That has led to fears that gangs could exploit undocumented migrants already in the country for cheap labour, an established but illegal practice known as "caporalato" that one United Nations expert has called a form of modern slavery.

"In this moment ... it can be easy for the mafia to use some people in Italy, like migrants without documents, to make them work (in farms)," said Carmelo Troccoli, a director at Coldiretti, Italy's largest farming association.

"We are strongly fighting against this type of crime in Italy because it touches all farmers - in the south, in the centre and in the north," he told the Thomson Reuters Foundation.

Troccoli was referring to Italy's agricultural mafia, organised crime groups that Coldiretti has said set crop prices, manage transport, control entire supermarket chains and have an annual turnover of 24.5 billion euros ($26.65 billion).

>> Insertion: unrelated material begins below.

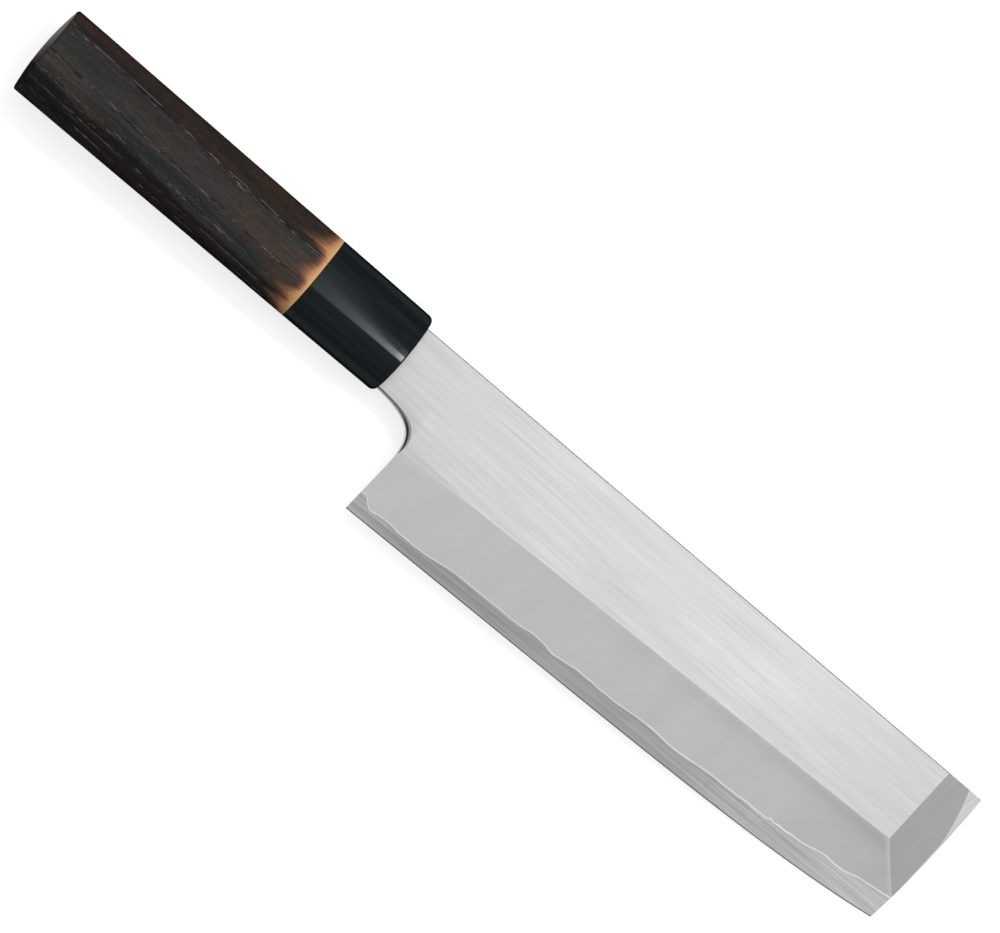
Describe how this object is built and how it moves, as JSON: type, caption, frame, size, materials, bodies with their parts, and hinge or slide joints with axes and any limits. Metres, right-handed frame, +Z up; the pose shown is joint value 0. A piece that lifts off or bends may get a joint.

Italy is home to more than 600,000 undocumented, mostly African migrants, who are vulnerable to such exploitation, according to agriculture minister Teresa Bellanova, who has proposed regularising some to allow them to work legally.

Because they do not have the legal right to live and work in Italy, many are reluctant to turn to authorities for help.

If the state failed to take responsibility for these people, organised crime would step in, Bellanova told Italy's Senate last week.

Earlier this month, more than a dozen non-governmental and religious organizations including Action Aid and Caritas Italiana made a similar call.

Under the caporalato system, which has been going for decades in Italy, migrants work long hours for wages below the national minimum and are subjected to violence, said Italy's farmers' union in 2018.

Such conditions are akin "to those of modern slavery", said Hilal Elver, the United Nations Special Rapporteur on the right to food, after her visit to Italy in January 2020.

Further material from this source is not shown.